◆ DATA LINES ◆
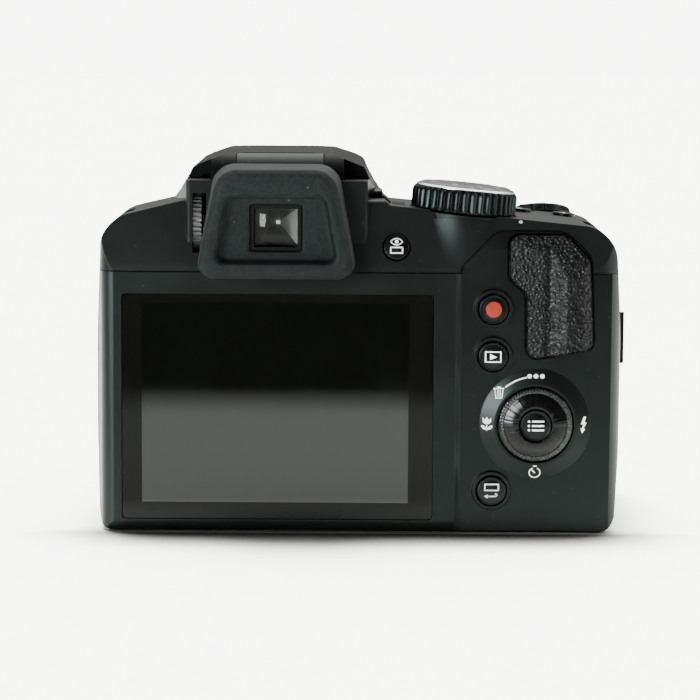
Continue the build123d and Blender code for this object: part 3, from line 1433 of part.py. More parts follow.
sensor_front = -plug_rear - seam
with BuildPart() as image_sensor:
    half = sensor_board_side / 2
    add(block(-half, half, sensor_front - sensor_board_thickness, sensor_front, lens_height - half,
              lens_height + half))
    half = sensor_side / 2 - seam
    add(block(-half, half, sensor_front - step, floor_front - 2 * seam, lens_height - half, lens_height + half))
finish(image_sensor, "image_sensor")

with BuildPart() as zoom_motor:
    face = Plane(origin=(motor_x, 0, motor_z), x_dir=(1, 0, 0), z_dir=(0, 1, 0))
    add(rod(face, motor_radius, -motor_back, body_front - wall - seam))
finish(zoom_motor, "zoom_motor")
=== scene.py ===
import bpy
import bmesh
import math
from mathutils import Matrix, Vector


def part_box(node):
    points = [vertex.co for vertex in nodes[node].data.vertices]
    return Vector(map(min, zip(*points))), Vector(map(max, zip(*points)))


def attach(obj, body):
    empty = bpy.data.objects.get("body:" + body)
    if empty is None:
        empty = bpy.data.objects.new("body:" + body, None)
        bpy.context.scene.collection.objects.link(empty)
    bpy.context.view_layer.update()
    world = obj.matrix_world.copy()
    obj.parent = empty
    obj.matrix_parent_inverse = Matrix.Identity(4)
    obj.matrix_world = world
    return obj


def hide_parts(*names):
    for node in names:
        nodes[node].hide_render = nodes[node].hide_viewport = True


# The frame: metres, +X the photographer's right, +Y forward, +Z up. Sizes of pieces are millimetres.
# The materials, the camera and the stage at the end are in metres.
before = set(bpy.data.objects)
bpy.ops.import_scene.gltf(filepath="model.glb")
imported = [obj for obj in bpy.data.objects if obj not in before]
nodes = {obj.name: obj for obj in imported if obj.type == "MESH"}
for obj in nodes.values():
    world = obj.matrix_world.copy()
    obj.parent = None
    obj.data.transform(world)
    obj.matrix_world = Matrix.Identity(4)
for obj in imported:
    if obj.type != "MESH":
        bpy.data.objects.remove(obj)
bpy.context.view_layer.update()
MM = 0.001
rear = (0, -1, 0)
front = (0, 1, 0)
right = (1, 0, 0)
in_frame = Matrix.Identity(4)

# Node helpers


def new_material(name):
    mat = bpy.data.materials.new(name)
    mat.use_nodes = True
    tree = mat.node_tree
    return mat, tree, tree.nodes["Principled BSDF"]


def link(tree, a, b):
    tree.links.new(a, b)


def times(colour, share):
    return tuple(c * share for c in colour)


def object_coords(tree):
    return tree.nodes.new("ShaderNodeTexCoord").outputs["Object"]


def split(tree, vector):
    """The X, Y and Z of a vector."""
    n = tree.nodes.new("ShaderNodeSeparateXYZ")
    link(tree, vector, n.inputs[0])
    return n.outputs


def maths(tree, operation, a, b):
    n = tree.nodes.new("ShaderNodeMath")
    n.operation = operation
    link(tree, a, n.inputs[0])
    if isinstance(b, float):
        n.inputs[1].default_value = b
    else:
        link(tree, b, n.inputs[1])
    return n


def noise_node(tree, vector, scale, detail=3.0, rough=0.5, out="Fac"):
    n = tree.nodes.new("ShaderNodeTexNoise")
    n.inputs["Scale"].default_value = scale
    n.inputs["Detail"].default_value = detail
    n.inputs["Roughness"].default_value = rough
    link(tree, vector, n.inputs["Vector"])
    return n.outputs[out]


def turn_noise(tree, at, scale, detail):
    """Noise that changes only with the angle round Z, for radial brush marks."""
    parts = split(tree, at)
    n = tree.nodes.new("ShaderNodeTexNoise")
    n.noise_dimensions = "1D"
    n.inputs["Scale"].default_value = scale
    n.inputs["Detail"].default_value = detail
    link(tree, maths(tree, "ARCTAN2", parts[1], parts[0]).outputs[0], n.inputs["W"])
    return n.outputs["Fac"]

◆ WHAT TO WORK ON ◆
Write out the whole listing exactly.

◆ ANSWER FOR THIS EXERCISE ◆
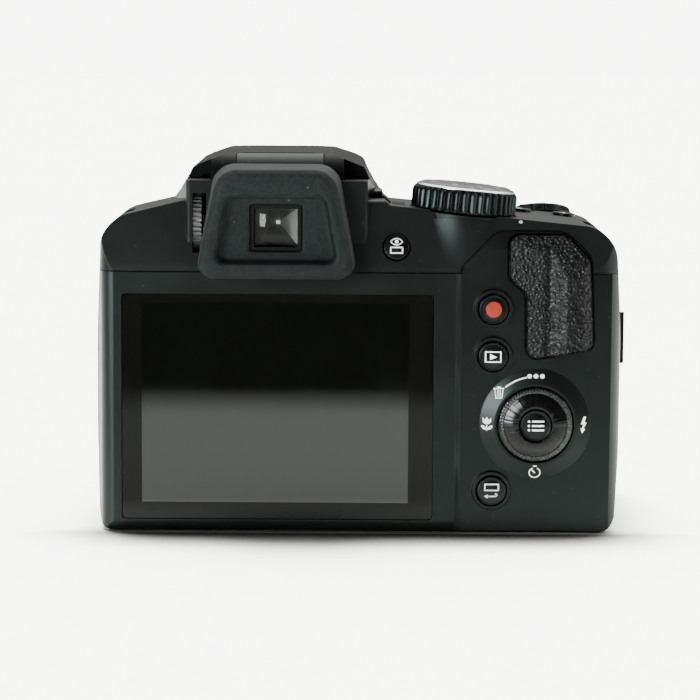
Continue the build123d and Blender code for this object: part 3, from line 1433 of part.py. More parts follow.
sensor_front = -plug_rear - seam
with BuildPart() as image_sensor:
    half = sensor_board_side / 2
    add(block(-half, half, sensor_front - sensor_board_thickness, sensor_front, lens_height - half,
              lens_height + half))
    half = sensor_side / 2 - seam
    add(block(-half, half, sensor_front - step, floor_front - 2 * seam, lens_height - half, lens_height + half))
finish(image_sensor, "image_sensor")

with BuildPart() as zoom_motor:
    face = Plane(origin=(motor_x, 0, motor_z), x_dir=(1, 0, 0), z_dir=(0, 1, 0))
    add(rod(face, motor_radius, -motor_back, body_front - wall - seam))
finish(zoom_motor, "zoom_motor")
=== scene.py ===
import bpy
import bmesh
import math
from mathutils import Matrix, Vector


def part_box(node):
    points = [vertex.co for vertex in nodes[node].data.vertices]
    return Vector(map(min, zip(*points))), Vector(map(max, zip(*points)))


def attach(obj, body):
    empty = bpy.data.objects.get("body:" + body)
    if empty is None:
        empty = bpy.data.objects.new("body:" + body, None)
        bpy.context.scene.collection.objects.link(empty)
    bpy.context.view_layer.update()
    world = obj.matrix_world.copy()
    obj.parent = empty
    obj.matrix_parent_inverse = Matrix.Identity(4)
    obj.matrix_world = world
    return obj


def hide_parts(*names):
    for node in names:
        nodes[node].hide_render = nodes[node].hide_viewport = True


# The frame: metres, +X the photographer's right, +Y forward, +Z up. Sizes of pieces are millimetres.
# The materials, the camera and the stage at the end are in metres.
before = set(bpy.data.objects)
bpy.ops.import_scene.gltf(filepath="model.glb")
imported = [obj for obj in bpy.data.objects if obj not in before]
nodes = {obj.name: obj for obj in imported if obj.type == "MESH"}
for obj in nodes.values():
    world = obj.matrix_world.copy()
    obj.parent = None
    obj.data.transform(world)
    obj.matrix_world = Matrix.Identity(4)
for obj in imported:
    if obj.type != "MESH":
        bpy.data.objects.remove(obj)
bpy.context.view_layer.update()
MM = 0.001
rear = (0, -1, 0)
front = (0, 1, 0)
right = (1, 0, 0)
in_frame = Matrix.Identity(4)

# Node helpers


def new_material(name):
    mat = bpy.data.materials.new(name)
    mat.use_nodes = True
    tree = mat.node_tree
    return mat, tree, tree.nodes["Principled BSDF"]


def link(tree, a, b):
    tree.links.new(a, b)


def times(colour, share):
    return tuple(c * share for c in colour)


def object_coords(tree):
    return tree.nodes.new("ShaderNodeTexCoord").outputs["Object"]


def split(tree, vector):
    """The X, Y and Z of a vector."""
    n = tree.nodes.new("ShaderNodeSeparateXYZ")
    link(tree, vector, n.inputs[0])
    return n.outputs


def maths(tree, operation, a, b):
    n = tree.nodes.new("ShaderNodeMath")
    n.operation = operation
    link(tree, a, n.inputs[0])
    if isinstance(b, float):
        n.inputs[1].default_value = b
    else:
        link(tree, b, n.inputs[1])
    return n


def noise_node(tree, vector, scale, detail=3.0, rough=0.5, out="Fac"):
    n = tree.nodes.new("ShaderNodeTexNoise")
    n.inputs["Scale"].default_value = scale
    n.inputs["Detail"].default_value = detail
    n.inputs["Roughness"].default_value = rough
    link(tree, vector, n.inputs["Vector"])
    return n.outputs[out]


def turn_noise(tree, at, scale, detail):
    """Noise that changes only with the angle round Z, for radial brush marks."""
    parts = split(tree, at)
    n = tree.nodes.new("ShaderNodeTexNoise")
    n.noise_dimensions = "1D"
    n.inputs["Scale"].default_value = scale
    n.inputs["Detail"].default_value = detail
    link(tree, maths(tree, "ARCTAN2", parts[1], parts[0]).outputs[0], n.inputs["W"])
    return n.outputs["Fac"]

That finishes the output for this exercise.